Broady and Deputy Assistant District Attorney Jesse Evans sat down with CBS46’s Hayley Mason to discuss their thoughts on the case ahead of the anniversary of Arbery’s death. The men pinned blue ribbons to their suit jackets--Arbery's favorite color-- as a way to honor Arbery’s family.
“What we are trying to do is to send a message of support and unity for the communities,” Broady said.
Police say Arbery was gunned down on the streets of Brunswick by Greg and Travis McMichael on February 23, 2020. His killing was filmed on a cell phone by William Roddy Bryan, who investigators say also took part in the chase.
The DA’s share a sense of responsibility to bring justice to Arbery’s parents.
“Our hearts go out to them,” Evans said. “Not only with the loss of their son, but maybe the inability to move at the speed that we would all like to move when it’s safe to do so. That’s part of the reason we decided to wear these blue ribbons to show that we are thinking about them and support them and we know this is a difficult time for them."
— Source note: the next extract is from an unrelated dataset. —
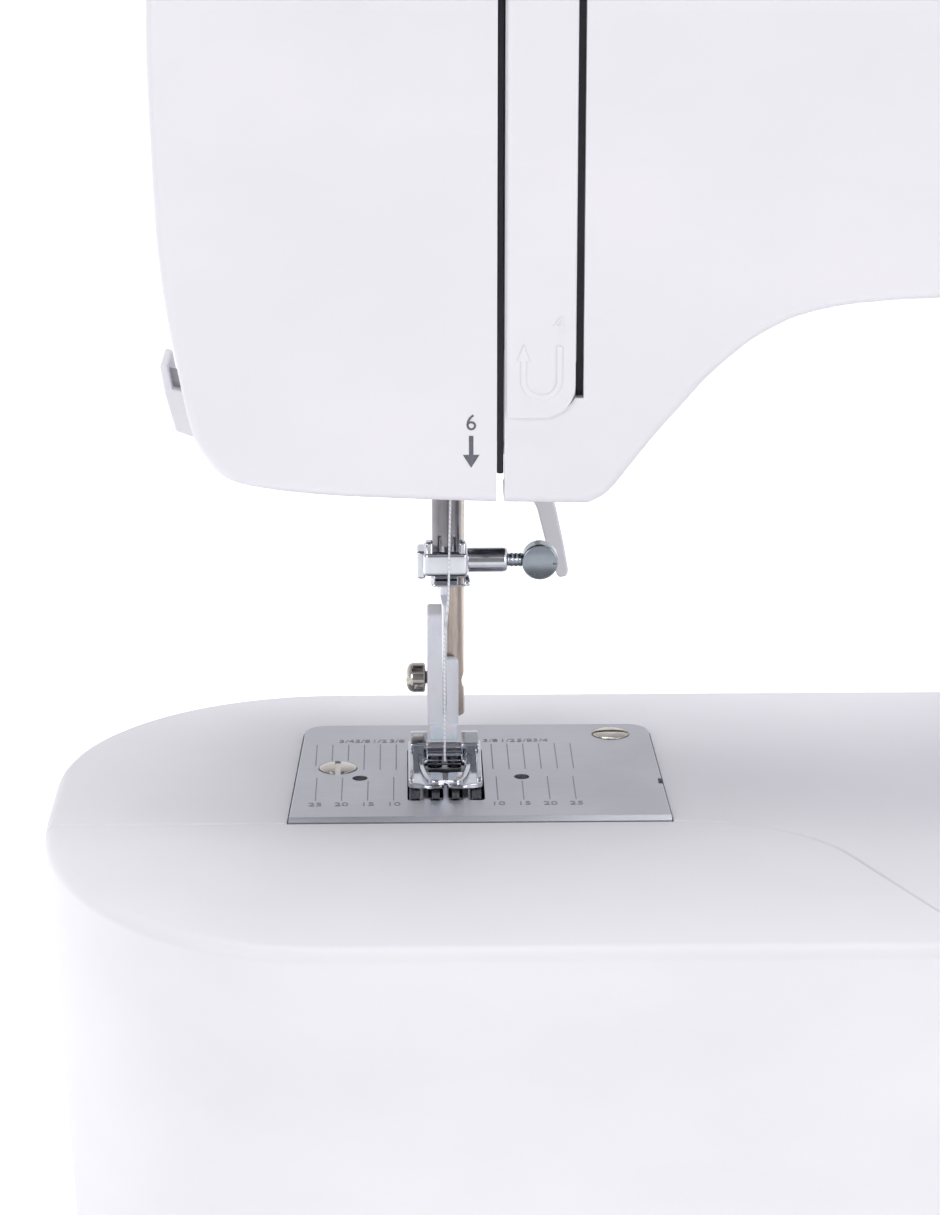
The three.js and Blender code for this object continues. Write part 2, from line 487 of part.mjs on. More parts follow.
// ---- controls -----------------------------------------------------------------------------------
function dial(name, r, depth, x, z) {
  const front = HEAD_FRONT - GAP;
  const knob = joined(rod("y", r, front - depth * 0.4, front, x, z, 32), rod("y", r * 0.8, front - depth, front, x, z, 28),
    box(x - 2.2, x + 2.2, front - depth - 2.5, front - depth + 1, z - r * 0.75, z + r * 0.75),
    rod("y", 5, front - 1, HEAD_FRONT + 8, x, z, 16));
  add(name, knob, GREY());
}

function controls() {
  dial("pattern_dial", 24, 9, 218, 120);
  dial("stitch_length_dial", 15, 7, 218, 68);
  add("tension_dial", rod("x", 13.5, -18, -10, -30, 172, 32), GREY());
  const lever = joined(prismYZ([[-52, 24], [-50, 22], [-30, 25], [-12, 26], [-12, 34], [-30, 33], [-52, 36]], 206, 230),
    rod("x", 4.5, 206, 230, -12, 30, 16));
  add("reverse_lever", lever, GREY());
  const swing = [[276, -22], ...arc(276, -22, 9, 9, -42, 42, 6)];
  add("power_switch", prismXZ(swing, 23, 39), DARK());
  const inlet = cut(joined(box(266, 282.4, 20.4, 43.6, -59.6, -36.4), box(283.3, 284.8, 18, 46, -62, -34),
    box(282, 284, 22, 42, -58, -38)), box(269, 290, 24, 40, -56, -40));
  add("power_inlet", joined(inlet, ...[28, 34.6].map((y) => box(268, 280, y, y + 1.4, -51, -45))), DARK());
}

function topFittings() {
  const grip = cut(box(60, 190, -4, 37.4, 205.4, 213.4), box(68.5, 181.5, 9, 50, 200, 220));
  const pins = [rod("x", 2, 57, 61, 34, 209.5, 12), rod("x", 2, 189, 193, 34, 209.5, 12)];
  add("carry_handle", joined(grip, ...pins), WHITE());
  const [x0, x1, y0, y1] = SPOOL_WELL;
  const [cy, cz] = [(y0 + y1) / 2, 197];
  add("spool_pin", joined(rod("x", 2.2, x0 + 2, x1 - GAP, cy, cz, 14), rod("x", 6, x1 - 4, x1 - GAP, cy, cz, 18)), GREY());
  const flanges = [rod("x", 11.5, 211, 213, cy, cz, 24), rod("x", 11.5, 253, 255, cy, cz, 24)];
  const wound = rod("x", 10.2, 212.5, 253.5, cy, cz, 24);
  add("thread_spool", cut(joined(wound, ...flanges), rod("x", 2.6, 200, 260, cy, cz, 14)), THREAD());
  add("winder_base", box(236, 252, -24, -12, 197, 200.6), GREY());
  const spindle = turned([[0, 201], [2.6, 201], [2.6, 206.5], [6, 206.5], [6, 208], [2.6, 208], [2.6, 220], [1.6, 222.5], [0, 222.5]],
    245, -18, 18);
  add("winder_spindle", spindle, GREY());
}

// ---- assembly -----------------------------------------------------------------------------------
base();
bedCover();
bobbinDoor();
extensionTable();
needlePlate();
feedMechanism();
hookMechanism();
drive();
handwheel();
armFrame();
needleBarGroup();
takeUp();
presserGroup();
footGroup();
threads();
covers();
threadCutter();
channelCover();
controls();
topFittings();

machine.position.set(-(BED_LEFT + WHEEL_RIGHT) / 2, -(BED_FRONT + BED_BACK) / 2, BED_HEIGHT);
export default machine;
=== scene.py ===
import json
import math

import bmesh
import bpy
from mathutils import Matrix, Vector

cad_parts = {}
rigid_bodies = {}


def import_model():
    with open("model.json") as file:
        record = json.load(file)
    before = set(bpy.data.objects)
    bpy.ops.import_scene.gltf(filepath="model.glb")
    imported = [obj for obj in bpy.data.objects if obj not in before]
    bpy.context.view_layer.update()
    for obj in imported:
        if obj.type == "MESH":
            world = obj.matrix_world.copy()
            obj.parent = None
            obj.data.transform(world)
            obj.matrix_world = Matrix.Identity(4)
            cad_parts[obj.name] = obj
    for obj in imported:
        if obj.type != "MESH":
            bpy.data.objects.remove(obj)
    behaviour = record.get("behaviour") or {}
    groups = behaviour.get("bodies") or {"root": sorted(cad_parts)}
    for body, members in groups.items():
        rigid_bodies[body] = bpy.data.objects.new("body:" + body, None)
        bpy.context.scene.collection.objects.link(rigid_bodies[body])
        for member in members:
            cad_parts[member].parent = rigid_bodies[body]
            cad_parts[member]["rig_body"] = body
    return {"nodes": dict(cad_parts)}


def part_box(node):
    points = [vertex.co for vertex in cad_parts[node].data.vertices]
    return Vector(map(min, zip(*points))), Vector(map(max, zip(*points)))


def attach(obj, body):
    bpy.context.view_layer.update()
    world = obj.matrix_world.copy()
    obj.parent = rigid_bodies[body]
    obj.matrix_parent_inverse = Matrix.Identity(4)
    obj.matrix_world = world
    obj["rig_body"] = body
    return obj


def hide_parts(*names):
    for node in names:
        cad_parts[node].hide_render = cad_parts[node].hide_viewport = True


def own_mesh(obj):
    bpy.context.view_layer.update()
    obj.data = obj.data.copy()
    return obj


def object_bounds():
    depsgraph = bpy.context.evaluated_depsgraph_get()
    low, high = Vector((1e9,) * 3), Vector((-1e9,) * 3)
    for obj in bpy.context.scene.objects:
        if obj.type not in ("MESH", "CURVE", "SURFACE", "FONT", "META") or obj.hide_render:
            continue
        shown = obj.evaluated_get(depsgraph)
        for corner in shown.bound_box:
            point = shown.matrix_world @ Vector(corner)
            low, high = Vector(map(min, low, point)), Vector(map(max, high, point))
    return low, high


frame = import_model()
CAD_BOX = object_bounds()
MM = 0.001

# Lengths are millimetres from the needle hole on the bed: X right, Y back, Z up from the bed's top.
NEEDLE_LOW, NEEDLE_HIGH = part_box("needle")
BED_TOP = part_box("bed_cover")[1].z
HOLE = Vector(((NEEDLE_LOW.x + NEEDLE_HIGH.x) / 2, (NEEDLE_LOW.y + NEEDLE_HIGH.y) / 2, BED_TOP))
GAP = 0.3
WALL = 2.5


def at(x, y, z):
    return HOLE + Vector((x, y, z)) * MM


def linear(hex_colour):
    values = [int(hex_colour[i:i + 2], 16) / 255 for i in (1, 3, 5)]
    return [v / 12.92 if v <= 0.04045 else ((v + 0.055) / 1.055) ** 2.4 for v in values] + [1]


def put(tree, kind, settings=None, **links):
    """Adds a shader node. Settings are its properties or socket values; links are socket names or places."""
    made = tree.nodes.new(kind)
    for key, value in (settings or {}).items():
        if isinstance(key, int) or key in made.inputs:
            made.inputs[key].default_value = value
        else:
            setattr(made, key, value)
    for key, source in links.items():
        place = int(key[1:]) if key[0] == "_" else key.replace("_", " ")
        tree.links.new(source, made.inputs[place])
    return made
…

Evans has helped uncover some of the most compelling and racially divisive elements of the case that have launched difficult conversations on the role race played in the incident.
“I think it’s really important for us to have a healthy dialogue about social issues and about race issues as well, but this case is not going to rise and fall on if there is a racial component to it or not. I think this case is really about straight up murder and questions about use of force,” Evans said.
He sees the evidence as clear and convincing, with or without the video, and even beyond the influence of race.
For Broady, the symbolic nature of a Black male prosecutor seeking justice in the case that has sparked a racial justice movement is not lost. He admits, he is beginning to realize many people are expecting more of him as he fights for justice in the case.
“This past week has told me they do [expect more],” Broady said. “But, the thing they have to realize is what they want from me most of all is to follow the truth, to follow the facts, to do things right, and by doing that the credibility that I will bring to anything will be much better."
Travis McMichael’s attorney Jason Sheffield didn’t want to discuss the case so close to the anniversary but said on the phone, “The sadness and tragedy surrounding Mr. Arbery’s death will never be forgotten and we join the community, including Travis, in giving our condolences and prayers to Mr. Arbery’s family for their loss.”
Bryan’s attorney Kevin Gough spoke with Mason after filing his third request for bond for his client. He too sent condolences before arguing for justice for Bryan.
“Under our constitution Roddy Bryan is presumed innocent and he is long overdue for another bond hearing. Motions have been filed today, including a 3rd motion for bond. We also have a motion to dismiss based on the denial of Mr. Bryan’s speedy trial rights,” he continued.
In recent weeks talks of repealing Georgia's citizens arrest statue have brought new attention to the case. Prosecutors say it would not apply here whether it's on the books or not.
As a case, delayed from the start by politics, and later again by the pandemic, the prosecutors say the most important thing now is to get it right.
“This is an opportunity for this case throughout Georgia and throughout the nation to bring some unity to us to get rid of the intolerance, the hate, the division,” Broady stated. “By doing this case right, I think we are going to bring some unity to the State of Georgia, and I think people are going to going to say it’s time for a change,” he added.
The prosecutors said they don't see the case going to trial before 2022. Right, now they are still trying to navigate virtual hearings.
Tuesday, Arbery’s mother will hold a vigil honoring Ahmaud Arbery in Waynesboro.